How does that game turn out if Darwin Cook
doesn’t steal the football from Clemson’s Andre Ellington at the goal line and return it 99 yards for a touchdown? A Tiger TD at that point would have put them back into the lead, 24-21, instead of the 11-point deficit that came out of that play.
If you recall, Clemson was running the ball effectively on West Virginia’s defense that night and had the score been 24-21 - as everyone in the stadium expected it to be - Clemson would have had its entire playbook to go to instead of going primarily to the pass in an effort to catch up. That allowed West Virginia’s defense to draw a beat on young Tiger quarterback Tajh Boyd. An interception here and a fumble there and all of a sudden a close game snowballs into a rout.
I bring that up to illustrate what can sometimes happen during football games. Last Saturday at M&T Bank Stadium in Baltimore, the Mountaineers had the same snowball roll right over them.
What would have happened if linebacker Jared Barber
held on to CJ Brown’s errant pass deep in Maryland territory, or if the ball took the bounce Ronald Carswell
expected it to take and Maryland doesn’t recover his fumble at the 24, or, what if Barber was able to pick off Brown’s throw to Dave Stinebaugh in the end zone that resulted in Maryland’s first touchdown?
After that, does a young and inexperienced quarterback then feel compelled to throw a wet and heavy football to the far sideline right into the waiting arms of Maryland safety AJ Hendy for a pick-six?
Furthermore, did those two crucial turnovers change the outlook of the game?
You bet they did.
“Everybody sees the obvious, which is they’ve struggled in a couple of games,” said Oklahoma State defensive coordinator Glenn Spencer. “But if you watch the Maryland game, you’ll see West Virginia (moved the ball), but they had six turnovers. It was just one of those days when it wasn’t working out.”
Maryland knew West Virginia was young and inexperienced on offense. That’s why the Terps deferred and gave West Virginia the ball to start the game. Once it became a three-score deficit, it didn't take a football Einstein to understand that the Mountaineers had to play catch up, and that eliminated a lot of the plays Maryland had to defend. The Terps also made it tough for freshman quarterback Ford Childress
to operate under rough weather conditions, and that turned a difficult situation into an impossible one for West Virginia.
Therefore, the final result was clearly skewed by the snowballing circumstances, which makes it a little bit easier to understand what coach Dana Holgorsen was talking about on Tuesday afternoon when he said his offense was not that far off.

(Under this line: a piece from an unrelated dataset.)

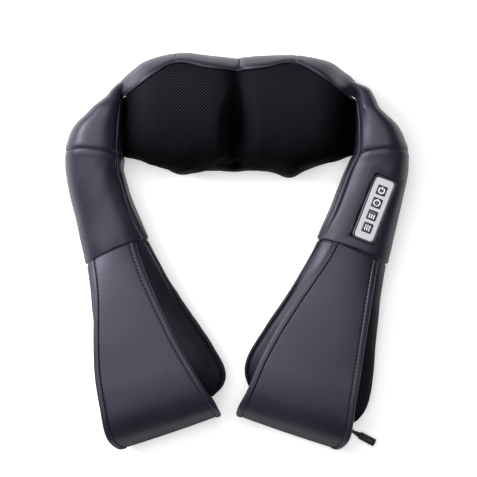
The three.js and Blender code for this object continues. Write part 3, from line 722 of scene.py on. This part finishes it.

“Believe it or not, there are some things on that tape that resemble football,” he said. “We have talented running backs that can run and catch. We have guys who can do it and they are trying. If we can get a little better then we can get some confidence and then, hopefully, it will steamroll and we can start scoring points and winning games.
“You have to believe it’s going to happen, otherwise it will not happen.”
Right now it’s obviously not happening. The Mountaineers have put just seven points on the scoreboard against BCS-level competition so far this year, and that TD was the result of a terrific individual effort by Dreamius Smith
at Oklahoma. Even going back to last year’s Pinstripe Bowl against Syracuse when WVU still had a bunch of experienced playmakers on offense, the Mountaineers had a tough time reaching the end zone and sustaining drives against what was just an OK Orange defense.
On Tuesday, Holgorsen pointed out that something must change in the coming weeks as the Mountaineers begin a heavy dose of Big 12 football.
“I have to change my mentality if they are going to change their mentality,” he said. “I’m going to expect good things to happen; I’m going to be excited about going to practice and I’m going to go out and not be worried about calling the perfect play. If you sit there and worry about calling a different play, then you are going to call a bad one. That mentality needs to go away.”
“This goes back to January,” he said. “After the sick feeling in my stomach that I had after Syracuse, we came here and went to work. They have done everything I have asked them for eight months. They had an opportunity on Saturday to quit, but they didn’t.”
Of all the bad things that happened to West Virginia last Saturday - and there were a lot of them - not quitting was one of the few positives that came out of the game. If the Mountaineers continue to play that way good fortune will once again come their way.
“I’m comfortable saying that whatever we are missing, we are that close to being a good football team, and I have to find it,” said Holgorsen.
Hopefully it can be discovered this Saturday afternoon against 11th-ranked Oklahoma State, or the following weekend at 19th-ranked Baylor, or on down the road against 24th-ranked Texas Tech because the path certainly doesn’t get any easier for the Mountaineers, that’s for sure.